**WHAT YOU WILL DO**
Write out exactly the lines of the entries below from the one holding "level += UPPER_RAIL" to the one holding "imported = [obj", inclusive, and leave out all other lines.

**RECORD EXCERPTS**
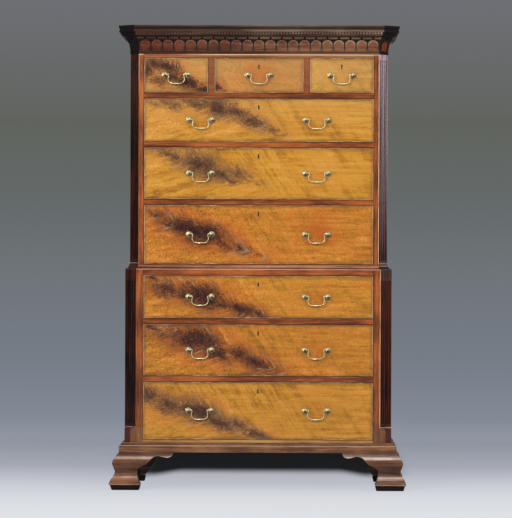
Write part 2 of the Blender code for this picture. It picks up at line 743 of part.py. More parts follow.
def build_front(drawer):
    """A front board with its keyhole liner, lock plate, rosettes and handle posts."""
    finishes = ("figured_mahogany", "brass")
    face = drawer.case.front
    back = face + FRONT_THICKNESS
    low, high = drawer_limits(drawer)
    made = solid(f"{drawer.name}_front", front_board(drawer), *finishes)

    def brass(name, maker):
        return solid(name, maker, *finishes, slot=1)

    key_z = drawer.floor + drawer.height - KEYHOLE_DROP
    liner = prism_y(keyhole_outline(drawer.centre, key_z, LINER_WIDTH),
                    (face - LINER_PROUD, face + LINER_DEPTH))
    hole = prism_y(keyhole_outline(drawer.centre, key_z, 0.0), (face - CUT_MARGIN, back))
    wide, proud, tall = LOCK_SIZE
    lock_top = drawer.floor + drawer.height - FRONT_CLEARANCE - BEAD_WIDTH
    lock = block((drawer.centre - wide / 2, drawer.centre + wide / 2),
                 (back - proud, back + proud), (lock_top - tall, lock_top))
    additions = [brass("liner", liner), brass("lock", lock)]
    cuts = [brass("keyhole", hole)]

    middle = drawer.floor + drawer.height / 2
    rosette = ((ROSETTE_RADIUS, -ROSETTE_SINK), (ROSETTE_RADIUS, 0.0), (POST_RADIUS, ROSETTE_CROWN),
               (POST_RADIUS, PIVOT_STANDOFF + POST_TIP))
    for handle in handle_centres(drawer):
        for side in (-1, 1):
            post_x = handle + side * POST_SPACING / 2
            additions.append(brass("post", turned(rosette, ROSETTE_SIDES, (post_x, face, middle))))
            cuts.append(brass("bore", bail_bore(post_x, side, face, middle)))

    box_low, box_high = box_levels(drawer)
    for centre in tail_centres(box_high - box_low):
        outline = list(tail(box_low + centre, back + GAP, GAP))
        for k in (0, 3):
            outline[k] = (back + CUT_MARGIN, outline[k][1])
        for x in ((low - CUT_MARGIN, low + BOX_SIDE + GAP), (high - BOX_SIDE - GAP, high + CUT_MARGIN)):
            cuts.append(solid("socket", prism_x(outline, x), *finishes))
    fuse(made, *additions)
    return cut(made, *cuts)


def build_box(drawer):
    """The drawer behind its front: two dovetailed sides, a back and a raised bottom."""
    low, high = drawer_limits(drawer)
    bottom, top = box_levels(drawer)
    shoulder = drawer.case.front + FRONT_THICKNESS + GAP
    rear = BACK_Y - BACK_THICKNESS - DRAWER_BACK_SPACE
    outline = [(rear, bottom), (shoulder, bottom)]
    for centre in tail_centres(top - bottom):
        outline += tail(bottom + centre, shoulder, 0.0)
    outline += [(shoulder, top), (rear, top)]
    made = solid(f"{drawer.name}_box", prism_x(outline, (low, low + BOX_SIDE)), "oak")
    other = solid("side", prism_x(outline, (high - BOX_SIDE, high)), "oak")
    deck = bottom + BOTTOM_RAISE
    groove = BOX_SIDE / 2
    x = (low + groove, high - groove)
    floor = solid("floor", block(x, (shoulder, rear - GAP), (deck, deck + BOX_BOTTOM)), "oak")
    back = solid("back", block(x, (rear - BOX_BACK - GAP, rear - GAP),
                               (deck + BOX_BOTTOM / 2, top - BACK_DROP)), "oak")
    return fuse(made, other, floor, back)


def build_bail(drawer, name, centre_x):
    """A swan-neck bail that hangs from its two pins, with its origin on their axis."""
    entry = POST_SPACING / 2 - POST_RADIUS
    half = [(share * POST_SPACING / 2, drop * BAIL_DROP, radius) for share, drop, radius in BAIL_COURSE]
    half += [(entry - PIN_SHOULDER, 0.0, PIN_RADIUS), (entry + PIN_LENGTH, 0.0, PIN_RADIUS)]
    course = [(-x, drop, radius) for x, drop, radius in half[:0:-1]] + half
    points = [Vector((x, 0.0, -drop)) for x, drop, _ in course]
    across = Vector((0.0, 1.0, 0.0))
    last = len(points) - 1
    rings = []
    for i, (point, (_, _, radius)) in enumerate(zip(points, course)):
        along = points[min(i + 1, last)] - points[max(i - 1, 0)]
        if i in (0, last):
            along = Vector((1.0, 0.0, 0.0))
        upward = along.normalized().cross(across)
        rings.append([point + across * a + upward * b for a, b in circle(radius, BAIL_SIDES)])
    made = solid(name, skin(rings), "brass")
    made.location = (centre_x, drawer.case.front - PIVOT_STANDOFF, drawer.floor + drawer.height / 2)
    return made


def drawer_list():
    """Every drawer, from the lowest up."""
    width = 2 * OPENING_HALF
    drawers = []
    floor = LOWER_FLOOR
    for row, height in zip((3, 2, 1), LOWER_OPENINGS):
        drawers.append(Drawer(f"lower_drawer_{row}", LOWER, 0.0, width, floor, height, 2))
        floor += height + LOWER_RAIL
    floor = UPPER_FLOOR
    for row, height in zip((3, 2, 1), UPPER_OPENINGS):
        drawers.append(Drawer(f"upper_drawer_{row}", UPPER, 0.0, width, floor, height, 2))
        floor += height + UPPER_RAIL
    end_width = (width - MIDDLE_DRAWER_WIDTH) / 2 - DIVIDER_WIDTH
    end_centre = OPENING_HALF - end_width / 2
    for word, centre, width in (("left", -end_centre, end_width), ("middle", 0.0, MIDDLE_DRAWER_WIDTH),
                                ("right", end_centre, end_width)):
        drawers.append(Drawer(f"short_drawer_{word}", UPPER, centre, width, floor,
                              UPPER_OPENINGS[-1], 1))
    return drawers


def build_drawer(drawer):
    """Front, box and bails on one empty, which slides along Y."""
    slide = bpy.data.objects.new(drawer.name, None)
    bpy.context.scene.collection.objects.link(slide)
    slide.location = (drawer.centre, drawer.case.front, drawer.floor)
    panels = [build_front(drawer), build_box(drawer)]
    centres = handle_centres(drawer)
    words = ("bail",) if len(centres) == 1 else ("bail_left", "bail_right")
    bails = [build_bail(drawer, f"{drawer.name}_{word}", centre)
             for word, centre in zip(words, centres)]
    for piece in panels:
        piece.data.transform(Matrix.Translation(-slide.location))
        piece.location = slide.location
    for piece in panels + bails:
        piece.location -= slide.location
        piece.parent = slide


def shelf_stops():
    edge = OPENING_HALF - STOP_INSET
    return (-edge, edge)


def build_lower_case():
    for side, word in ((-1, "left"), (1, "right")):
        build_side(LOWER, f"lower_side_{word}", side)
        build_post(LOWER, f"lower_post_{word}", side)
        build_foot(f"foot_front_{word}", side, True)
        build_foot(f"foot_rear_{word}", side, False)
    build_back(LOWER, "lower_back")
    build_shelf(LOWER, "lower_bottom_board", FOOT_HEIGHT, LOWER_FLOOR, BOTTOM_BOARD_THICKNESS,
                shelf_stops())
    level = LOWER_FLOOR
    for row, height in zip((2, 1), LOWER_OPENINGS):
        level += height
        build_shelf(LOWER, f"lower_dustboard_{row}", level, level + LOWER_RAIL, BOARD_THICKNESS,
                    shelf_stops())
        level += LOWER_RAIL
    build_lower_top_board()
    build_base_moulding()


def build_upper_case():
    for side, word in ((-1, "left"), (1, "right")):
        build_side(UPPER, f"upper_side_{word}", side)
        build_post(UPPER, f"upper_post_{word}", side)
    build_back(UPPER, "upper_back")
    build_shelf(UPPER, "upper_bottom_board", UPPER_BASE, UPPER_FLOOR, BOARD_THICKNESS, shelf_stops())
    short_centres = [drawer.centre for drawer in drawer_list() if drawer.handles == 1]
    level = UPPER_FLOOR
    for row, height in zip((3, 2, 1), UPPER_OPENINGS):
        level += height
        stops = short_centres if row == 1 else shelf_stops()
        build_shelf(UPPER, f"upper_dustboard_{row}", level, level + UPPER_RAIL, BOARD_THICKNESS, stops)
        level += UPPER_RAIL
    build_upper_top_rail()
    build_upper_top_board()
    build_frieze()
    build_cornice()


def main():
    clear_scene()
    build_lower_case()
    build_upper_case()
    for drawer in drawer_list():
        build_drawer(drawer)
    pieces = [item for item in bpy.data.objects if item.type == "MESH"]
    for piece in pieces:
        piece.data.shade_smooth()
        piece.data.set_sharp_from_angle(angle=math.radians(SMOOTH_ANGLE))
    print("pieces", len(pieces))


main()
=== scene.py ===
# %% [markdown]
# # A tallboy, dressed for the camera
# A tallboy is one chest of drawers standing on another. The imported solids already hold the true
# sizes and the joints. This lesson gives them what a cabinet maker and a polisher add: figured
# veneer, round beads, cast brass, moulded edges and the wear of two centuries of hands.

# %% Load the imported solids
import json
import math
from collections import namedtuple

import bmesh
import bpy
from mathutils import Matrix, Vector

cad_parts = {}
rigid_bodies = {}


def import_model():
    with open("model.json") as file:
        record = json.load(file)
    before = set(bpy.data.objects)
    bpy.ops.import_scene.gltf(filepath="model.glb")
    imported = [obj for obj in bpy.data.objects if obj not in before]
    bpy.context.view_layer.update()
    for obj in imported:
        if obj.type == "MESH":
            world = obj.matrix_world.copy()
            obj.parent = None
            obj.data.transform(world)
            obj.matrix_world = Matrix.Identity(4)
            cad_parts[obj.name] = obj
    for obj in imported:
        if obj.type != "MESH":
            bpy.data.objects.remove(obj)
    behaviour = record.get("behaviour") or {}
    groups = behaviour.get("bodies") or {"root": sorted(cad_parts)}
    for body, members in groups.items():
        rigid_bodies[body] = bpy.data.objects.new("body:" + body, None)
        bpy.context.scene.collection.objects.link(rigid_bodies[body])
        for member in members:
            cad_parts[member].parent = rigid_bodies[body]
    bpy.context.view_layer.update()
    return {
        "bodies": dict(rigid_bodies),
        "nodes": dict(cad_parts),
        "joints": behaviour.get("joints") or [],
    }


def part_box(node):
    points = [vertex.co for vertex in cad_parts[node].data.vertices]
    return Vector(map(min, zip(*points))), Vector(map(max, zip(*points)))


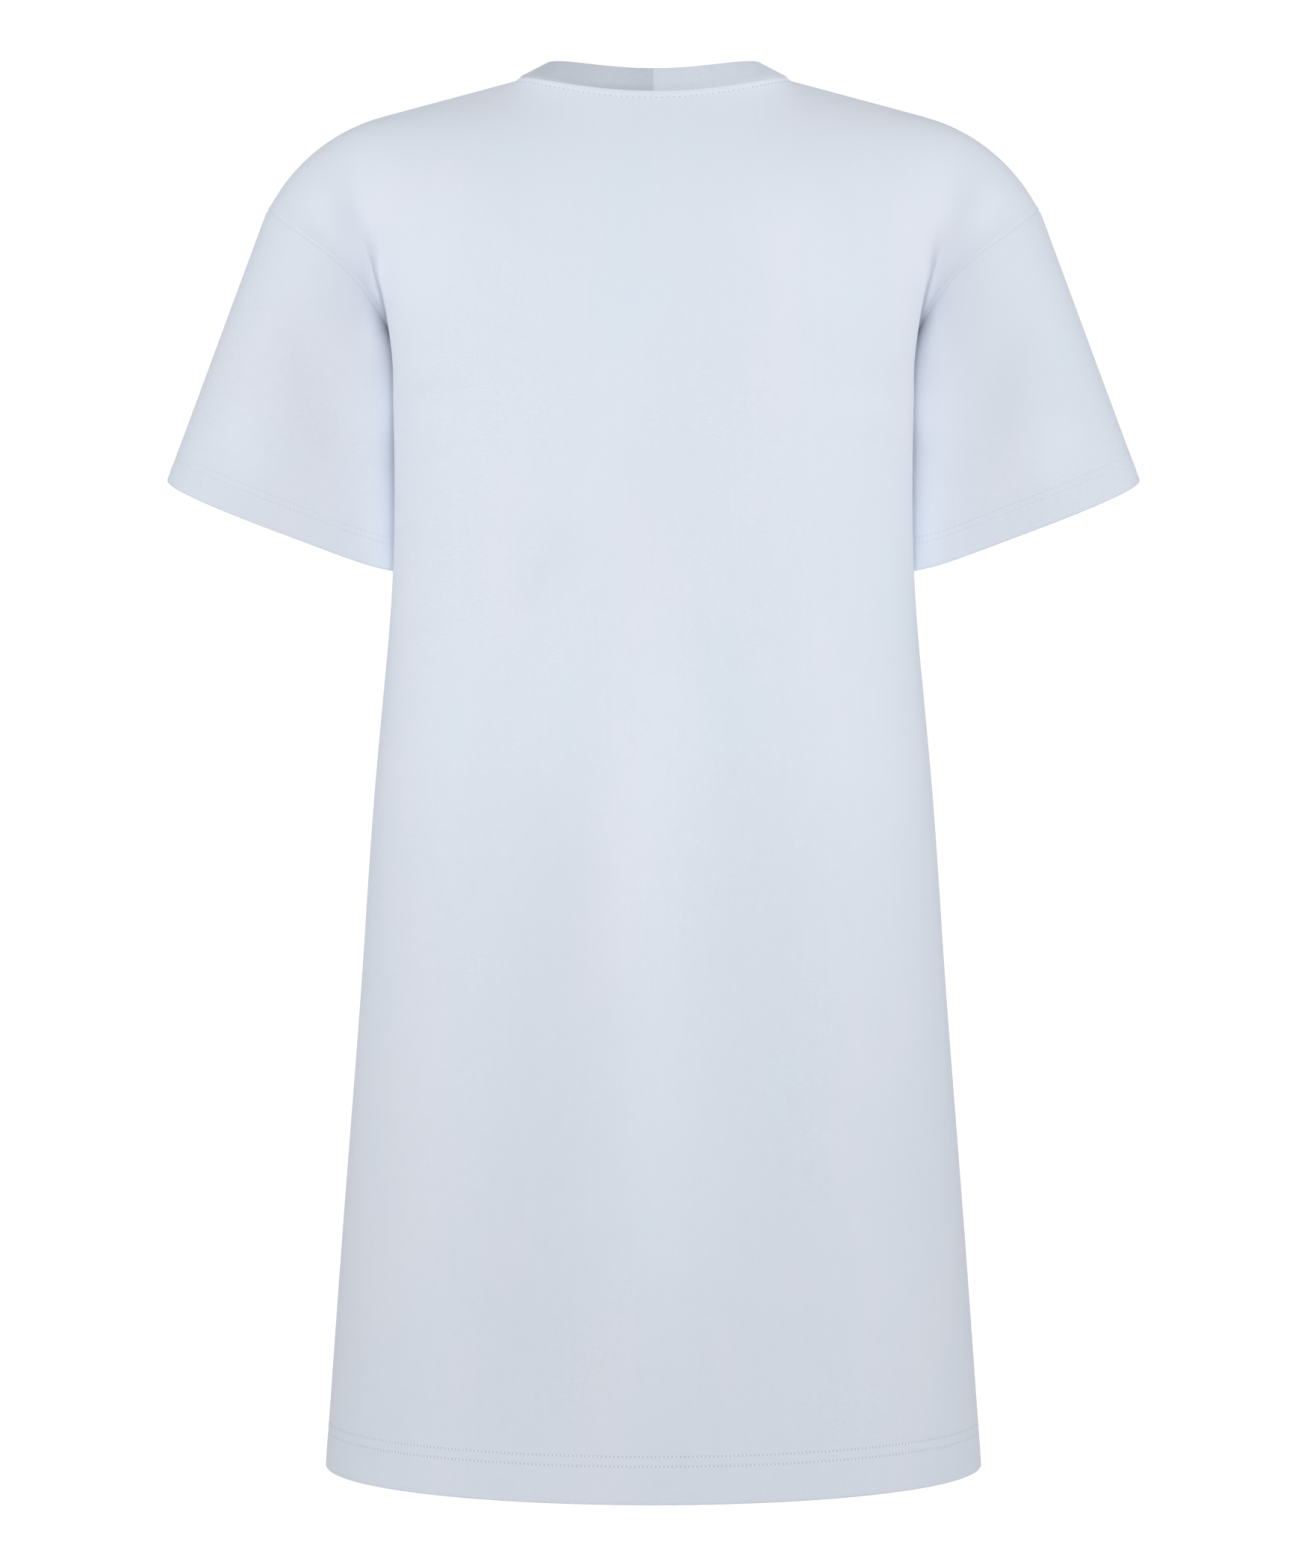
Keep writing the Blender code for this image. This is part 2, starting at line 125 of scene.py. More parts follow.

**FINAL ANSWER**
        level += UPPER_RAIL
    build_upper_top_rail()
    build_upper_top_board()
    build_frieze()
    build_cornice()


def main():
    clear_scene()
    build_lower_case()
    build_upper_case()
    for drawer in drawer_list():
        build_drawer(drawer)
    pieces = [item for item in bpy.data.objects if item.type == "MESH"]
    for piece in pieces:
        piece.data.shade_smooth()
        piece.data.set_sharp_from_angle(angle=math.radians(SMOOTH_ANGLE))
    print("pieces", len(pieces))


main()
=== scene.py ===
# %% [markdown]
# # A tallboy, dressed for the camera
# A tallboy is one chest of drawers standing on another. The imported solids already hold the true
# sizes and the joints. This lesson gives them what a cabinet maker and a polisher add: figured
# veneer, round beads, cast brass, moulded edges and the wear of two centuries of hands.

# %% Load the imported solids
import json
import math
from collections import namedtuple

import bmesh
import bpy
from mathutils import Matrix, Vector

cad_parts = {}
rigid_bodies = {}


def import_model():
    with open("model.json") as file:
        record = json.load(file)
    before = set(bpy.data.objects)
    bpy.ops.import_scene.gltf(filepath="model.glb")
    imported = [obj for obj in bpy.data.objects if obj not in before]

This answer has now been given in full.